Mais la crise a des racines lointaines, depuis que les États-Unis se sont retirés de l’accord sur le nucléaire iranien en 2018, à la demande de l’ancien président Donald Trump et que les sanctions se sont intensifiées. Depuis lors, la monnaie nationale, le toman, a perdu 82 % de sa valeur et l’inflation est passée de 30 % à plus de 40 %. La population vit dans une situation d’extrême précarité, avec un seuil de pauvreté fixé à 400 dollars par mois et par ménage. La pension ne dépasse pas 7 millions de tomans – 232 euros – mettant des millions de personnes dans une situation critique.
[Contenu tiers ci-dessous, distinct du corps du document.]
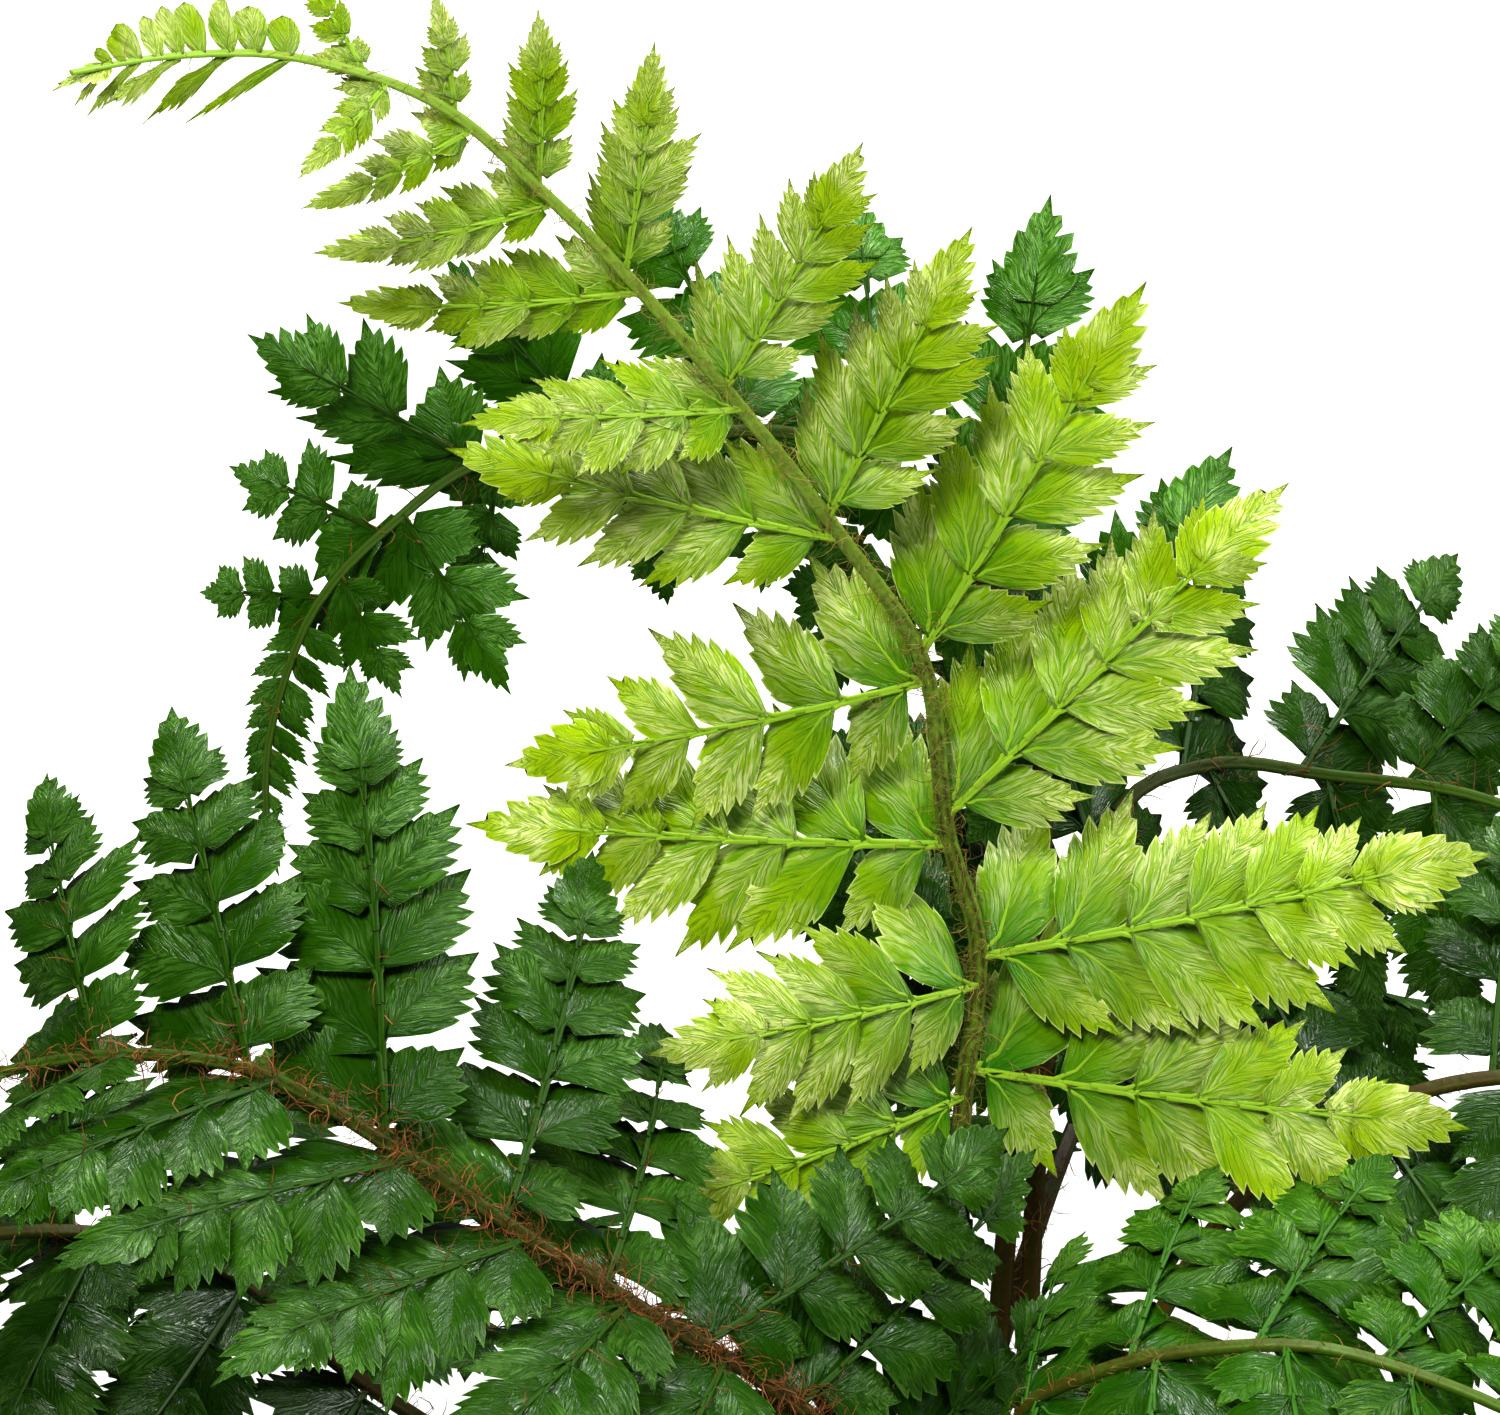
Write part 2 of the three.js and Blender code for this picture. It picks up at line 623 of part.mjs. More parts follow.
function frondGeometry(frond) {
  const surface = new Surface();
  const stalk = new Stalk(frond);
  const draw = seededDraw(frond.seed);
  const rows = frond.pinnae ?? profiledPinnae(frond, stalk, draw);
  const lowest = rows[0][0];
  const ringAt = (distance, stagger) =>
    addRing(surface, stalk, { distance, radius: stalk.radius(distance, lowest), stagger });

  // The bare stalk
  const bareEnd = lowest - STALK_STEP / 2;
  const distances = [0, SOCKETED_LENGTH / 2, SOCKETED_LENGTH];
  const steps = Math.round((bareEnd - SOCKETED_LENGTH) / STALK_STEP);
  for (let step = 1; step <= steps; step += 1) {
    distances.push(THREE.MathUtils.lerp(SOCKETED_LENGTH, bareEnd, step / steps));
  }
  const rings = distances.map((distance) => ringAt(distance, 0));
  closeFoot(surface, rings[0]);
  for (let index = 1; index < rings.length; index += 1) {
    joinRings(surface, rings[index - 1], rings[index], false);
  }

  // The leafy part: every pair of pinnae leaves the stalk between two rings
  let last = rings[rings.length - 1];
  for (const row of rows) {
    const lower = ringAt(row[0] - RIB_ROOT_HALF_WIDTH, PINNA_STAGGER);
    const upper = ringAt(row[0] + RIB_ROOT_HALF_WIDTH, PINNA_STAGGER);
    joinRings(surface, last, lower, false);
    joinRings(surface, lower, upper, true);
    addPair(surface, stalk, frond, row, [lower, upper], lowest, draw);
    last = upper;
  }
  const start = stalk.length - TIP_BLADE_LENGTH;
  const end = ringAt(start, 0);
  joinRings(surface, last, end, false);
  addTipBlade(surface, stalk, end, start);
  return { geometry: surface.geometry(), stalk, lowest };
}

// A closed plug round a stalk's foot, a little larger than the foot, that cuts its socket
function socketGeometry({ stalk, lowest }) {
  const surface = new Surface();
  const below = stalk.axes(0).along.multiplyScalar(-SOCKET_CLEARANCE);
  const rings = [0, SOCKETED_LENGTH / 2, SOCKETED_LENGTH].map((distance) => {
    const radius = stalk.radius(distance, lowest) + SOCKET_CLEARANCE;
    return addRing(surface, stalk, { distance, radius, stagger: 0 });
  });
  for (const corner of rings[0]) surface.points[corner].add(below);
  closeFoot(surface, rings[0]);
  joinRings(surface, rings[0], rings[1], false);
  joinRings(surface, rings[1], rings[2], false);
  closeFoot(surface, [...rings[2]].reverse());
  return surface.geometry();
}

// A stub of an old stalk: a tapered peg that leans out from the crown and up
function stubGeometry(number, draw) {
  const turn = number * GOLDEN_ANGLE;
  const height = THREE.MathUtils.lerp(STUB_LOWEST, STUB_HIGHEST, number / (STUB_COUNT - 1));
  const peg = new THREE.CylinderGeometry(STUB_RADIUS * STUB_TAPER, STUB_RADIUS, STUB_LENGTH, STUB_SIDES);
  peg.rotateX(Math.PI / 2);
  const outward = new THREE.Vector3(Math.cos(turn), Math.sin(turn), 0);
  const slope = new THREE.Vector3(0, 0, 1).addScaledVector(outward, 0.75 + 0.3 * draw()).normalize();
  peg.applyQuaternion(new THREE.Quaternion().setFromUnitVectors(new THREE.Vector3(0, 0, 1), slope));
  const seat = outward.multiplyScalar(STUB_RING_RADIUS).setZ(height);
  peg.translate(seat.x, seat.y, seat.z);
  return peg;
}

function toSolid(geometry) {
  const bare = geometry.clone();
  bare.deleteAttribute("normal");
  bare.deleteAttribute("uv");
  const merged = mergeVertices(bare, 1e-4);
  const mesh = new wasm.Mesh({
    numProp: 3,
    vertProperties: new Float32Array(merged.attributes.position.array),
    triVerts: new Uint32Array(merged.index.array),
  });
  return new wasm.Manifold(mesh);
}

// The crown's body and stubs joined, with a socket cut for every stalk
function crownGeometry(grownFronds) {
  const profile = CROWN_PROFILE.map(([radius, height]) => new THREE.Vector2(radius, height));
  const body = new THREE.LatheGeometry(profile, CROWN_SIDES);
  body.rotateX(Math.PI / 2);
  const draw = seededDraw(STUB_SEED);
  let crown = toSolid(body);
  for (let number = 0; number < STUB_COUNT; number += 1) {
    crown = crown.add(toSolid(stubGeometry(number, draw)));
  }
  for (const grown of grownFronds) {
    crown = crown.subtract(toSolid(socketGeometry(grown)));
  }
  const mesh = crown.getMesh();
  const geometry = new THREE.BufferGeometry();
  geometry.setAttribute("position", new THREE.Float32BufferAttribute(mesh.vertProperties, 3));
  geometry.setIndex(Array.from(mesh.triVerts));
  geometry.computeVertexNormals();
  return geometry;
}

function meshOf(name, geometry, colour) {
  const material = new THREE.MeshStandardMaterial({ ...COLOURS[colour], metalness: 0 });
  const mesh = new THREE.Mesh(geometry, material);
  mesh.name = name;
  return mesh;
}

const fern = new THREE.Group();
const grownFronds = FRONDS.map(frondGeometry);
fern.add(meshOf("crown", crownGeometry(grownFronds), "crown"));
FRONDS.forEach((frond, number) => fern.add(meshOf(frond.name, grownFronds[number].geometry, frond.colour)));

export default fern;
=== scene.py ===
"""Tassel fern (Polystichum polyblepharum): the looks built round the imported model.

Every frond grows the same way as its solid: a stalk on a smooth curve, with pinnae in rows along it. Here a
pinna is a fine rib with single toothed leaflets on both sides. Sizes are in millimetres until a mesh is made.
"""
import json
import math
import random

import bpy
import numpy as np
from mathutils import Matrix, Quaternion, Vector

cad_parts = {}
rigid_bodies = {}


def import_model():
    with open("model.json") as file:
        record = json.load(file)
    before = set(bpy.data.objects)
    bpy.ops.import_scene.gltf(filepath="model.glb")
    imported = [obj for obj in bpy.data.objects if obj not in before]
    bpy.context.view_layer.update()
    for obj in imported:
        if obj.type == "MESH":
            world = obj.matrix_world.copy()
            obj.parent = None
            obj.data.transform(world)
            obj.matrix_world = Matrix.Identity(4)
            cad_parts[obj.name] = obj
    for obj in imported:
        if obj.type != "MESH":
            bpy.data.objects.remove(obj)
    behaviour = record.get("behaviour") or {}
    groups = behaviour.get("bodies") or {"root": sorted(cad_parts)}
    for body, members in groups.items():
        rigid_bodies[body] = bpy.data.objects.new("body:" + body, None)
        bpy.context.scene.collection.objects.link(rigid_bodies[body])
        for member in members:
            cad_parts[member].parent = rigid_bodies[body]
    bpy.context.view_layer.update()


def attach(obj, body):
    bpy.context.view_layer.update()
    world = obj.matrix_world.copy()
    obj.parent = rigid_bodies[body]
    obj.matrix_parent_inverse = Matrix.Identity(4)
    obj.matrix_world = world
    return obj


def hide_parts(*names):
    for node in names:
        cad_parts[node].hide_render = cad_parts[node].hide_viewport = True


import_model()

MM = 0.001

# The photograph's frame, and the camera that sees the plant as it does
IMAGE_WIDTH = 1500
SENSOR_WIDTH = 36
CAMERA_TARGET = (-25, 20, 175)
CAMERA_DISTANCE = 1000
CAMERA_ELEVATION = math.radians(25)
FOCAL_PIXELS = 8333.3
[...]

En raison de la guerre en Ukraine, les denrées alimentaires ont connu une importante flambée. Les prix ont d’abord frappé la viande et le poisson, puis la farine et le riz, déclenchant la colère de la population qui ne sait plus quoi manger. Selon un article du quotidien Le Monde, par exemple, le prix d’un paquet de fromage coûte aujourd’hui 30.000 tomans, soit cinq fois plus qu’il y a un an et la famille interrogée n’arrive plus à trouver même du yaourt, l’un des aliments de base du régime (alimentaire) iranien avec le riz. Les prix sont devenus inabordables tant pour les pauvres que pour les classes moyennes. De nombreux observateurs estiment que la classe moyenne n’existe plus. Depuis janvier, de nombreux rassemblements ont eu lieu dans au moins 80 villes iraniennes mais c’est au cours des derniers mois qu’ils se sont intensifiés et ont été violemment réprimés.
Les protestations
La limite a été atteinte lorsque, le 3 mai, le gouvernement dirigé par le fondamentaliste Ebrahim Raïssi a déclaré son intention de réduire les subventions pour le blé et la farine. Cette mesure a entraîné une augmentation des prix pouvant atteindre 300 %, mettant le pouvoir d’achat des familles en extrême difficulté. La fin des subventions a conduit la population à descendre dans les rues des villes iraniennes, donnant lieu à une nouvelle vague de manifestations après celles de 2019. Les premières provinces touchées ont été celles du sud et de l’ouest dont les provinces du Khouzistan, Chaharmahal Bakhtiari, et les villes de Boroujerd dans le Lorestan, et Dehdasht dans le Kohgiluyeh et Buyer-Ahmad, des zones déjà très défavorisées et pauvres. D’autres manifestations ont également été enregistrées dans certaines villes de la région d’Ispahan au centre du pays et plus à l’est dans la province de Khorosan Razzavi. A Téhéran, les manifestations sont arrivées le 15 mai et se sont poursuivies pendant plusieurs jours.
Les manifestations, qui n’ont pas été enregistrées dans d’autres pays touchés par les mêmes problèmes, ont été caractérisées par des slogans appelant au renversement du pouvoir. Des slogans visaient directement Raïssi et à la plus haute autorité du pays, le guide suprême Ali Khamenei, tenus pour responsables de la crise. Certains ont même appelé au retour de la dynastie Pahlavi, balayée par la révolution (des Mollahs) en 1979. Les manifestations ont alors pris des connotations politiques.
Les représailles de la police ne se sont pas fait attendre, bien que moins violentes que celles de 2019. Cinq personnes ont perdu la vie lors de la répression armée. Les services Internet ont été bloqués pendant plusieurs jours visant à empêcher les gens d’organiser des rassemblements en ligne. Par rapport à celles de 2019, les manifestations sont désormais mieux organisées et présentent des revendications claires et ne franchissent jamais la ligne rouge, en négociant avec les responsables politiques.
Aujourd’hui, la confiance des Iraniens dans les institutions s’effondre de plus en plus, comme en témoigne l’effondrement du taux de participation aux élections de l’an dernier. En effet, le taux d’abstention a atteint des niveaux record, atteignant 51% lors des élections présidentielles de 2021 et 57% aux élections législatives de 2020.